The government’s housing plan, released Friday, is a bold document that suggests federal money and political rhetoric – Ottawa’s main tools – can make a dent in the problem.

We’ve already seen those tools at work. Since his appointment last year, Minister of Housing, Infrastructure and Communities Sean Fraser has been a force – coaxing, cajoling and pushing cities into making it easier to build housing, using the $4-billion Housing Accelerator Fund as a carrot.

It has worked. One hundred and seventy-nine municipalities have signed HAF agreements with Ottawa, each promising to amend their planning rules to make it easier to build housing – apartments – in more places.

And this is the heart of the issue. No progress on housing is possible unless you make housing legal to build. Given today’s high costs, most new housing will inevitably be in some sort of apartments. Yet in many cases, cities have made apartments illegal. This has to change.

Mr. Fraser understands this and has achieved remarkable results. In less than a year, his office has profoundly changed land-use planning in Canada. Unlike his predecessors, the minister demonstrates a deep command of housing policy and a willingness to get in the weeds of council subcommittees.

He has prompted extensive pushback from premiers who see the federal government’s action as meddling. But he’s right. And the idea that “fourplexes” should be legal just about anywhere is now, basically, settled in Canadian politics. This is a big victory.

Toronto will get nearly half a billion dollars in federal funding for housing

It is bigger, in the long run, than anything Ottawa has announced in the past month. Technical innovations and financial increments will only get you so far if every single apartment building has to run a gauntlet.

To complement this theme, the prebudget housing announcements imply a detailed agenda for addressing the crisis. The housing plan sets out three goals: encouraging new construction, supporting tenants – especially those with low incomes – and, less usefully, supporting first-time homebuyers.

Two-thirds of this makes a lot of sense.

On housing supply, Ottawa has added $15-billion to a fund supporting apartment construction and has pledged $1-billion to support new homebuilding technologies, a long-term effort that could eventually pay off. The plan also makes changes to tax law, increasing the “capital cost allowance” for rental apartments. That is arcane but consequential: It should make rental housing much more attractive to build, just as it was half a century ago.

The truth is that in Canada almost all homes are provided by the private sector. This has always been the case, even in the co-op heyday of the sixties and seventies. Today’s crisis cannot be solved without the building industry.

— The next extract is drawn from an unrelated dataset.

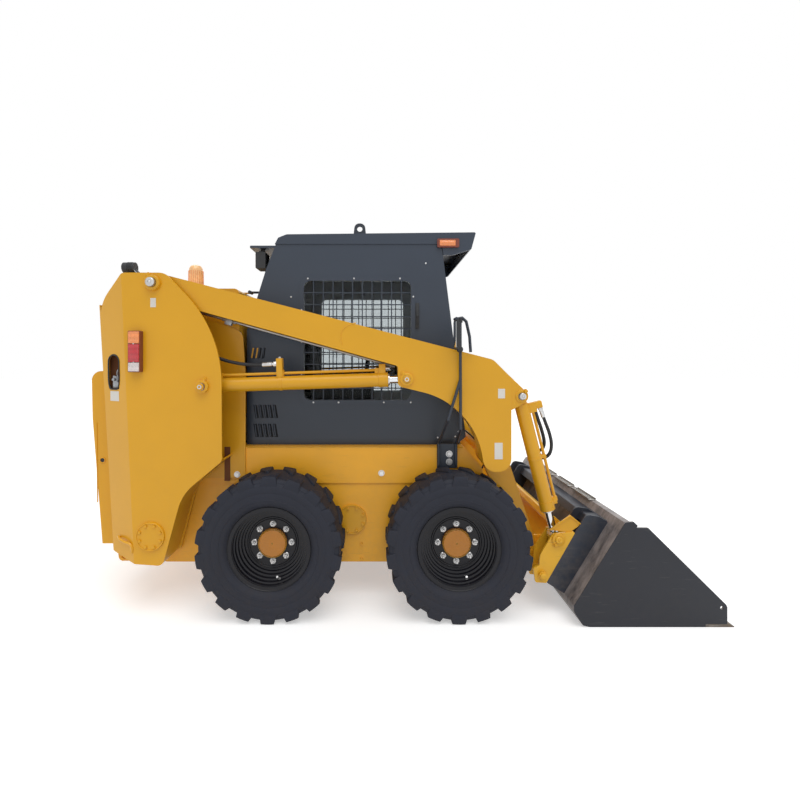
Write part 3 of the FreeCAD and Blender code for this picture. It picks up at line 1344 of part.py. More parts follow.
def bucket_sheet():
    """Floor, heel and back as one bent sheet."""
    heel_x, heel_z = BUCKET_HEEL
    top = leaned(BUCKET_BACK_LENGTH, 0.0)
    top_inner = leaned(BUCKET_BACK_LENGTH, -BUCKET_SHEET)
    sheet = [
        (heel_x, heel_z, 16),
        (top[0], top[1], 0),
        (top_inner[0], top_inner[1], 0),
        (heel_x + BUCKET_SHEET, heel_z - 4.0, 6),
        (heel_x + BUCKET_SHEET, 82.0, 12),
        (heel_x + 50.0, 8.0 + BUCKET_SHEET, 12),
        (BUCKET_FLOOR_X, BUCKET_SHEET, 0),
        (BUCKET_TIP_X - 150.0, BUCKET_SHEET, 0),
        (BUCKET_TIP_X - 150.0, 0.0, 0),
        (BUCKET_FLOOR_X, 0.0, 0),
        (heel_x + 46.0, 8.0, 20),
        (heel_x, 78.0, 20),
    ]
    return plate(sheet, -BUCKET_HALF_WIDTH + BUCKET_SIDE, BUCKET_HALF_WIDTH - BUCKET_SIDE)


def bucket_shell():
    """The sheet, its side plates and the rail along the top of the back."""
    top_x, top_z = leaned(BUCKET_BACK_LENGTH, 0.0)
    rail = [
        (top_x - 8.0, top_z - 13.0, 0),
        (top_x + 4.0, top_z + 6.0, 4),
        (top_x + 44.0, top_z + 6.0, 8),
        (top_x + 40.0, top_z - 40.0, 8),
        (top_x - 14.0, top_z - 40.0, 0),
    ]
    inner_y = BUCKET_HALF_WIDTH - BUCKET_SIDE
    side = plate(bucket_side_outline(), inner_y, BUCKET_HALF_WIDTH)
    hole = across_cylinder((BUCKET_TIP_X - 65.0, 100.0), 9.0, inner_y - 5.0, BUCKET_HALF_WIDTH + 5.0)
    side = side.cut(hole)
    return join([bucket_sheet(), plate(rail, -inner_y, inner_y), side, mirrored(side)])


def cutting_edge():
    """The thick bevelled plate across the front of the floor."""
    back = BUCKET_TIP_X - 149.7
    shape = [
        (back, 0.0, 0),
        (BUCKET_TIP_X, 0.0, 0),
        (BUCKET_TIP_X, 3.0, 0),
        (BUCKET_TIP_X - 26.0, CUTTING_EDGE - 0.3, 0),
        (back, CUTTING_EDGE - 0.3, 0),
    ]
    return plate(shape, -BUCKET_HALF_WIDTH, BUCKET_HALF_WIDTH)


def bucket_frame():
    """The hook ledge, sill and ribs on the bucket's back that the coupler grips."""
    foot, head = FACE_FOOT - FRAME_GAP, FACE_HEAD - FRAME_GAP
    hook = [(377.0, 78.0, 0), (377.0, 64.0, 0), (444.0, 0.0, 0), (460.0, 0.0, 0), (427.0, 80.0, 10)]
    ledge = leaned_plate(hook, -COUPLER_OUTER_Y + COUPLER_PLATE, COUPLER_OUTER_Y - COUPLER_PLATE)
    sill = leaned_plate([(0.0, 0.0, 0), (0.0, 82.0, 0), (12.0, 82.0, 0), (12.0, 0.0, 0)],
                        -COUPLER_OUTER_Y, COUPLER_OUTER_Y)
    rib = [(0.0, 0.0, 0), (0.0, foot, 6), (FACE_HIGH, head, 0), (430.0, head, 36),
           (456.0, 56.0, 30), (456.0, 0.0, 0)]
    ribs = []
    for y in (COUPLER_OUTER_Y - COUPLER_PLATE, LEG_OUTER_Y + PLATE_CLEARANCE):
        one = leaned_plate(rib, y, y + COUPLER_PLATE)
        ribs += [one, mirrored(one)]
    return join([ledge, sill] + ribs)


# ---------------------------------------------------------------- fittings
def tail_lamps():
    shape = [
        (REAR_AXLE_X - 756.0, 1318.0, 6),
        (REAR_AXLE_X - 691.0, 1318.0, 6),
        (REAR_AXLE_X - 691.0, 1539.0, 6),
        (REAR_AXLE_X - 756.0, 1539.0, 6),
    ]
    return pair(plate(shape, TOWER_OUTER_Y, TOWER_OUTER_Y + 34.0))


def marker_lamps():
    shape = [
        (FRONT_AXLE_X - 76.0, 2052.0, 8),
        (FRONT_AXLE_X + 54.0, 2052.0, 8),
        (FRONT_AXLE_X + 54.0, 2104.0, 8),
        (FRONT_AXLE_X - 76.0, 2104.0, 8),
    ]
    return pair(plate(shape, ROOF_HALF_WIDTH, ROOF_HALF_WIDTH + 12.0))


BEACON_PLACE = (REAR_AXLE_X - 573.0, -300.0)


def beacon():
    """The flashing lamp on the engine cover, with its black base."""
    x, y = BEACON_PLACE
    foot = FreeCAD.Vector(x, y, HOOD_TOP)
    base = Part.makeCylinder(54.0, 60.0, foot, UP)
    dome = Part.makeCylinder(46.0, 140.0, foot, UP)
    crown = Part.makeSphere(46.0, foot + UP * 136.0)
    return join([base, dome, crown])


LAMP_CLEARANCE = 8.0           # between the square lamps and the cab's back


def work_lamps():
    """Round lamps on the towers' tops and square ones under the lip behind the roof."""
    x = REAR_AXLE_X - 811.0
    y = TOWER_INNER_Y + 100.0
    z = TOWER_TOP + 44.0
    round_lamp = join([
        Part.makeCylinder(30.0, 62.0, FreeCAD.Vector(x - 31.0, y, z), FORWARD),
        block(x + 12.0, x + 90.0, y - 20.0, y + 20.0, TOWER_TOP, TOWER_TOP + 5.0),
        plate([(x + 10.0, z, 0), (x + 52.0, TOWER_TOP + 3.0, 0), (x + 66.0, TOWER_TOP + 3.0, 0),
               (x + 24.0, z, 0)], y - 15.0, y + 15.0),
    ])
    x = CAB_SLOPE_HIGH[0] - LAMP_CLEARANCE - 25.0
    y = CAB_HALF_WIDTH - 70.0
    under = CAB_TOP - 22.0
    square_lamp = join([
        block(x - 30.0, x + 25.0, y - 55.0, y + 55.0, under - 118.0, under - 20.0),
        block(x - 12.0, x + 8.0, y - 15.0, y + 15.0, under - 20.0, under),
    ])
    return Part.makeCompound([round_lamp, mirrored(round_lamp), square_lamp, mirrored(square_lamp)])


EYE_HOLE_RADIUS = 16.0
EYE_PLACE_X = REAR_AXLE_X + 464.0


def lifting_eyes():
    """Two eyes on the roof for a crane."""
    base_z = CAB_TOP + 62.0
    x = EYE_PLACE_X
    shape = [
        (x - 38.0, line_z(ROOF_CREST_BACK, ROOF_CREST_FRONT, x - 38.0), 0),
        (x + 38.0, line_z(ROOF_CREST_BACK, ROOF_CREST_FRONT, x + 38.0), 0),
        (x + 30.0, base_z + 72.0, 30),
        (x - 30.0, base_z + 72.0, 30),
    ]
    y = CAB_HALF_WIDTH - 40.0
    ear = plate(shape, y - 6.0, y + 6.0)
    ear = ear.cut(across_cylinder((x, base_z + 38.0), EYE_HOLE_RADIUS, y - 10.0, y + 10.0))
    return pair(ear)


TIE_HOLE_RADIUS = 20.0
TIE_PLACE = (REAR_AXLE_X - 850.0, 330.0)


def tie_down_loops():
    """A plate with a round hole under each tower, for lashing."""
    x, z = TIE_PLACE
    y = BAND_Y + 90.0
    corners = [
        (x - 40.0, line_z(TOWER_FLOOR_FRONT, TOWER_FLOOR_BACK, x - 40.0), 0),
        (x - 30.0, z - 75.0, 25),
        (x + 36.0, z - 75.0, 25),
        (x + 56.0, line_z(TOWER_FLOOR_FRONT, TOWER_FLOOR_BACK, x + 56.0), 0),
    ]
    loop = plate(corners, y - 8.0, y + 8.0)
    loop = loop.cut(across_cylinder((x + 2.0, z - 44.0), TIE_HOLE_RADIUS, y - 10.0, y + 10.0))
    return pair(loop)


MIRROR_BAR_RADIUS = 8.0
MIRROR_TOP = 1594.0
MIRROR_BAR_Y = ARM_OUTER_Y + 25.0


def mirror_stand():
    """A plate bolted to the hull with a braced bar that goes up outside the arm."""
    x = FRONT_AXLE_X
    foot = BAND_Y + 8.0 + MIRROR_BAR_RADIUS - 2.0
    base = block(x - 85.0, x + 32.0, BAND_Y, BAND_Y + 8.0, 756.0, 896.0)
    front = bar([(x + 24.0, foot, 775.0), (x + 24.0, foot, 900.0), (x + 18.0, MIRROR_BAR_Y, 1010.0),
                 (x + 15.5, MIRROR_BAR_Y, 1610.0)], MIRROR_BAR_RADIUS)
    brace = bar([(x - 76.0, foot, 775.0), (x - 76.0, foot, 900.0), (x - 50.0, MIRROR_BAR_Y, 1060.0),
                 (x + 16.0, MIRROR_BAR_Y, 1275.0)], MIRROR_BAR_RADIUS)
    rest = MIRROR_TOP + MIRROR_BAR_RADIUS + 0.3
    top = bar([(x - 14.0, MIRROR_BAR_Y + 60.0, rest), (x - 14.0, MIRROR_BAR_Y, rest),
               (x + 26.0, MIRROR_BAR_Y, rest + 8.0), (x + 48.0, MIRROR_BAR_Y, rest - 12.0),
               (x + 66.0, MIRROR_BAR_Y, 1510.0), (x + 72.0, MIRROR_BAR_Y, 1425.0)], MIRROR_BAR_RADIUS)
    return join([base, front, brace, top])


def mirror_heads():
    x = FRONT_AXLE_X - 14.0
    y = MIRROR_BAR_Y + 12.0
    shape = [(x - 8.0, 1440.0, 5), (x + 8.0, 1440.0, 5), (x + 8.0, MIRROR_TOP, 5), (x - 8.0, MIRROR_TOP, 5)]
    head = plate(shape, y, y + 96.0)
    return pair(head)


# ---------------------------------------------------------------- build
def build():
    os.makedirs("parts", exist_ok=True)
    save("hull", hull())
    save("side_covers", side_covers())
    save("engine_block", engine_block())
    save("tower_right", tower(-1))
    save("tower_left", tower(1))
    save("tower_pins", tower_pins())
    save("engine_hood", engine_hood())
    save("hinges", hinges())
    save("rear_door", rear_door())
    save("rear_grille", rear_grille())
    save("cab_side_right", cab_side(-1))
    save("cab_side_left", cab_side(1))
    save("window_guards", pair(window_guard()))
    save("side_windows", pair(side_window()))
    save("cab_roof", cab_roof())
    save("cab_back", cab_back())
    save("rear_window", rear_window())
    save("cab_floor", cab_floor())
    save("cab_front_frame", cab_front_frame())
    save("front_door", front_door())
    save("front_door_glass", front_door_glass())
    save("seat_base", seat_base())
    save("seat_cushion", seat_cushion())
    save("seat_back", seat_back())
    save("control_consoles", control_consoles())
    save("axle_housings", axle_housings())
    for name, axle_x, side in WHEELS:
        save("tyre_" + name, placed_wheel(tyre(), axle_x, side))
        save("rim_" + name, placed_wheel(rim(), axle_x, side))
        save("hub_" + name, placed_wheel(hub(), axle_x, side))
    save("boom_arm_right", boom_arm(-1))
    save("boom_arm_left", boom_arm(1))
    save("boom_cross_tube", boom_cross_tube())
    save("boom_pins", boom_pins())
    save("boom_pipes", boom_pipes())
    save("lift_barrels", lift_barrels())
    save("lift_rods", lift_rods())
    save("tilt_barrels", tilt_barrels())
    save("tilt_rods", tilt_rods())
    save("coupler", coupler())
    save("coupler_pins", coupler_pins())
    save("bucket_shell", bucket_shell())
    save("cutting_edge", cutting_edge())
    save("bucket_frame", bucket_frame())
    save("tail_lamps", tail_lamps())
    save("marker_lamps", marker_lamps())
    save("beacon", beacon())
    save("work_lamps", work_lamps())
    save("lifting_eyes", lifting_eyes())
    save("tie_down_loops", tie_down_loops())
    save("mirror_stands", pair(mirror_stand()))
    save("mirror_heads", mirror_heads())


build()
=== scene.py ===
"""Compact wheel loader: finishes and fittings around the fixed frame.

Metres. +X points forward to the bucket, +Y to the machine's left, +Z up. Each operator makes one
piece or one group of like pieces, and main() calls them in order.
"""
from math import cos, exp, pi, radians, sin

import bmesh
import bpy
from mathutils import Matrix, Vector


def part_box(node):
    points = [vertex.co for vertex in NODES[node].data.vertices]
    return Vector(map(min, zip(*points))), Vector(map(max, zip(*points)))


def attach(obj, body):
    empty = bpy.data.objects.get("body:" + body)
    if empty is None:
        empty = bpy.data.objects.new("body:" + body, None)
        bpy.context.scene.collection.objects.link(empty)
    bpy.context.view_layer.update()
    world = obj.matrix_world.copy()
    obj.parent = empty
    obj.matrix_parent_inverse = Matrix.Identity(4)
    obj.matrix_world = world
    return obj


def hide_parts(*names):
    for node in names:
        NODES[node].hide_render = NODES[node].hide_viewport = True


bl_info = {
    "name": "Compact Wheel Loader Parts",
    "version": (1, 0, 0),
    "blender": (4, 5, 0),
    "location": "3D View > Sidebar > Loader",
    "description": "Adds tyres, fittings, lamps, seat and finishes to the loader's frame",
    "category": "Add Mesh",
}

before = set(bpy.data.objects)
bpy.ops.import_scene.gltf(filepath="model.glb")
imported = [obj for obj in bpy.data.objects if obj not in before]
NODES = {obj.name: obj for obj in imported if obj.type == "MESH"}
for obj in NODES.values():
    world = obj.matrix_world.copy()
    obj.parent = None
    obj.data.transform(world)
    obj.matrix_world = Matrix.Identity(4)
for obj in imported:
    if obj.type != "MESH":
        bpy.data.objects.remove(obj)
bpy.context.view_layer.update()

ACROSS = Vector((0, 1, 0))
RIGHT = Vector((0, -1, 0))
FORWARD = Vector((1, 0, 0))
UP = Vector((0, 0, 1))
MIRROR = Matrix.Scale(-1, 4, ACROSS)
WHEELS = ("front_right", "front_left", "rear_right", "rear_left")


def srgb(red, green, blue):
    """A colour as a shader takes it, from its usual 0 to 255 values."""
    return tuple(((value / 255 + 0.055) / 1.055) ** 2.4 for value in (red, green, blue))


# ---------------------------------------------------------------- sizes and colours
class LoaderSizes(bpy.types.PropertyGroup):
    """Sizes of the added pieces."""
    lugs: bpy.props.IntProperty(name="Lugs", description="Tread lugs on each side of a tyre",
                                default=18, min=8, max=24)
    lug_width: bpy.props.FloatProperty(name="Lug Width", description="Width of a lug at the shoulder",
                                       default=0.106, unit="LENGTH")
    nut_size: bpy.props.FloatProperty(name="Wheel Nut", description="Wheel nut across its flats",
                                      default=0.02, unit="LENGTH")
    nut_circle: bpy.props.FloatProperty(name="Nut Circle", description="Radius of the wheel nuts' circle",
                                        default=0.1016, unit="LENGTH")
    hose_radius: bpy.props.FloatProperty(name="Hose Radius", description="Radius of the hydraulic hoses",
                                         default=0.0095, unit="LENGTH")
    pad_fill: bpy.props.FloatProperty(name="Seat Fill", description="How tight the seat's pads are",
                                      default=0.7, min=0.0, max=1.0, subtype="FACTOR")
    pad_rise: bpy.props.FloatProperty(name="Seat Rise", description="How far the pads may swell",
                                      default=0.012, unit="LENGTH")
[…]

At the same time, to support tenants, the government has announced the $1.5-billion Canada Rental Protection Fund to help non-profits acquire existing rental homes and keep them affordable. This move, long suggested by affordable-housing advocates, echoes similar moves in B.C. and Ontario. It is short-term triage and very valuable as such.

However, supporting first-time homebuyers is good politics and dubious policy. This week the government announced they will be able to choose longer mortgage amortization periods. Such measures are routinely dismissed by experts as counterproductive because they inflate home prices. This is the sort of thing the Trudeau government has pursued in previous years, and it deserves to be jettisoned. Similarly, the promise to combat “financialization,” by preventing large corporations from buying houses, is pandering. A similar measure in the Netherlands has benefited wealthier buyers at the expense of tenants.

With Tuesday’s budget we will see just how far the government will go to build new housing itself, including details of an initiative to build social housing through land leases of public property. That could be another big, welcome intervention. But the Trudeau government has already changed the conversation in important ways. Canada needs to build. Not-in-my-backyard attitudes have to go. Apartments belong everywhere, and the people who live in them deserve security.

It’s utopian to think that all this will survive a change in government. But to solve a crisis, you have to start somewhere, and ideas have a way of sticking around.